10都府県に発令中の緊急事態宣言の延長が決まり、第3波が引くのはまだ少し遠そうです。海外からの入国規制がどうなるのかなど、先行きが見えないなかで、予測できない事態への対応も協議しながらの開幕準備に追われる東京・春・音楽祭事務局。「ふじみダイアリー」では、現在直面しているさまざまな課題や、準備の進捗状況などをお知らせしています。

 毎年たくさんの外国人アーティストが来日する東京・春・音楽祭。現在の全面的な入国停止措置は、とても悩ましい問題です。仮に3月7日に緊急事態宣言が解除されたとして、外国人の入国措置はどうなるのか……。もちろん根気強く状況を見きわめていきますが、演奏家やお客様への影響が最小限に抑えられるタイミングで、入国の可能性について判断しなければならないのも現実です。

 来日の可否には、相手国の事情も関わってきます。じつは先月、近年の東京春祭「ワーグナー・シリーズ」でずっと合唱指揮を務めてもらっているウィーン国立歌劇場の合唱指揮者トーマス・ラングが来日できなくなったという連絡が入りました。本人の事情というよりは、どうやら先方の劇場や政府の判断らしいのですが、今年上演する《パルジファル》は、ワーグナー作品の中でもとくに合唱が重要な作品。感染防止の観点から通常よりも人数を減らしたコーラスでどう対処するかなど、指揮者のマレク・ヤノフスキとも相談を重ねてもらっていただけに、たいへん残念な知らせでした。
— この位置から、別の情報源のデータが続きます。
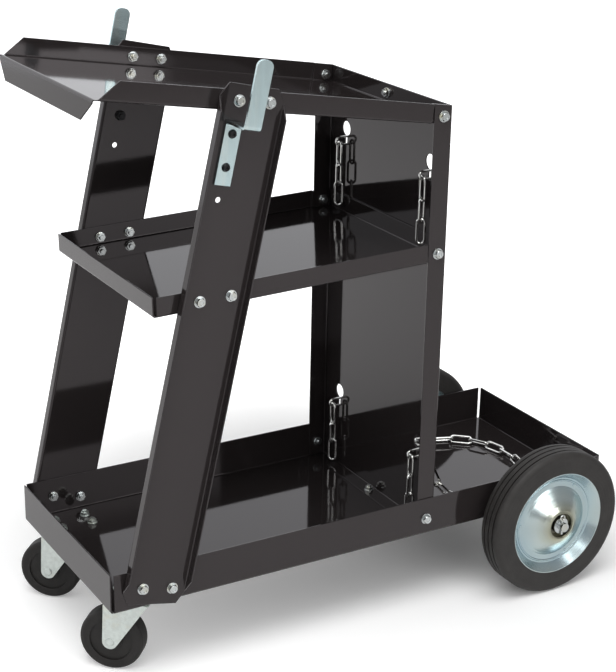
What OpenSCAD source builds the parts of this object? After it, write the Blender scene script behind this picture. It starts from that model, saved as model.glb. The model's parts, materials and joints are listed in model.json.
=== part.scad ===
// Welding cart: three folded sheet-steel trays on two leaning channel legs and a
// keyhole back panel, two plate casters in front, two large wheels on a cross axle
// behind, two cable hooks and two chains that hold the gas bottle.
// X runs from the casters to the bottle tray, Y across, Z up from the ground.

/* [Sheet steel] */
// Thickness of the sheet of trays, legs and panel
sheet = 1.5; // [1:0.1:2.5]
// Outside radius of the bend at the foot of a lip
bend_r = 3; // [2.8:0.1:5]
// Slit between two lips at a tray corner
corner_slit = 1.2; // [0.4:0.1:3]

/* [Bottom tray] */
// Length of the cart tray, from its front edge to the panel's rear face
cart_len = 452; // [440:1:480]
// Length of the bottle tray behind the panel
bottle_len = 272; // [250:1:300]
// Width of all three trays
tray_wid = 280; // [240:1:340]
// Height of the bottom tray's lips
tray_lip = 50; // [40:1:60]

/* [Middle shelf] */
// Front edge of the middle shelf, from the bottom tray's front edge
mid_front = 60; // [20:1:100]
// Height of the middle shelf's front edge over the bottom tray's underside
mid_up = 357; // [320:1:400]
// Rise of the middle shelf towards the panel, in degrees
mid_rise = 1.7; // [0:0.1:3]
// Height of the middle shelf's lips
mid_lip = 24; // [20:1:40]
// Height of the middle shelf's bolts over its underside
mid_bolt_up = 10.5; // [9:0.5:14]

/* [Top shelf] */
// Overhang of the top shelf in front of the bottom tray
top_over = 5; // [0:1:20]
// Height of the top shelf's front edge over the bottom tray's underside
top_up = 607.5; // [580:0.5:650]
// Fall of the top shelf towards the back panel, in degrees
top_fall = 8.9; // [4:0.1:12]
// Height of the top shelf's side and rear lips
top_lip = 23.5; // [20:0.5:32]
// Depth of the front lip, which is bent down
nose_lip = 25; // [15:1:35]
// Length by which each end of the front lip narrows
nose_taper = 28; // [10:1:40]

/* [Back panel] */
// Depth of the panel's side flanges
flange_d = 26; // [20:1:30]
// Depth of the foot flange
foot_d = 22; // [18:1:24]
// Distance of a keyhole from the middle of the panel
keyhole_y = 98; // [80:1:105]
// Diameter of a keyhole's round end
keyhole_d = 19.5; // [17:0.5:22]
// Width of a keyhole's slot
slot_w = 5.2; // [4.6:0.1:6]
// Height of a slot's foot below the round end's centre
slot_drop = 23; // [20:1:30]
// Distance of the upper keyholes' centres from the top shelf's underside
keyhole_down = 53.5; // [40:0.5:80]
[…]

 しかし捨てる神あれば拾う神あり。ハンブルク歌劇場の合唱指揮者エベルハルト・フリードリヒが、劇場との調整もついて、急きょ来日してくれることが決まりました! ワーグナー・ファンならご存知のとおり、フリードリヒはバイロイト音楽祭の現在の合唱指揮者でもあります。予期せぬうれしい展開に、ほっと胸をなで下ろしているところです。

 音楽祭のこの「緊急事態」の解決に大きく力を発揮してくれたのが、1939年生まれのヤノフスキと、ウィーン国立歌劇場前総裁で、長年アドバイザーをお願いしている1935年生まれのイオアン・ホレンダー。80歳代の大ベテランの二人でした。ラングの降板を伝えるやいなや、二人はさっそくフリードリヒに狙いを定めたようで、すぐにヤノフスキから「いまエベルハルトに声をかけておいたから大丈夫だ」と電話がありました。急を要することなので、スルーの打診もやむを得ないし、実際とてもありがたかったのですが、「ついてはギャラなどの条件を連絡するんだが、いくら払えるんだ?」とまでお尋ねになるマエストロ。いやいや、それはこちらでやりますから……。

 ちなみにヤノフスキは、リモート・ミーティングはもちろん、メールも使いません。少し前まではFAXを使っていたのですが、どうやら機械が壊れてしまったようで、最近は連絡はもっぱら電話だけになっています。

 それにしても、絶対にあきらめないマエストロたちの姿勢とその素早い行動には、本当に頭が下がります。ヤノフスキはいつも口癖のようにこう言っています。

「大切なのはじたばたしないこと。正しいことを行なっていれば、人は必ずついてくる」

 この状況の今だからこそ、私たちも毎日を正しく過ごしていたいものです。
 愛すべきマエストロ・ヤノフスキについては、また別の機会に、あらためてエピソードをご紹介したいと思います。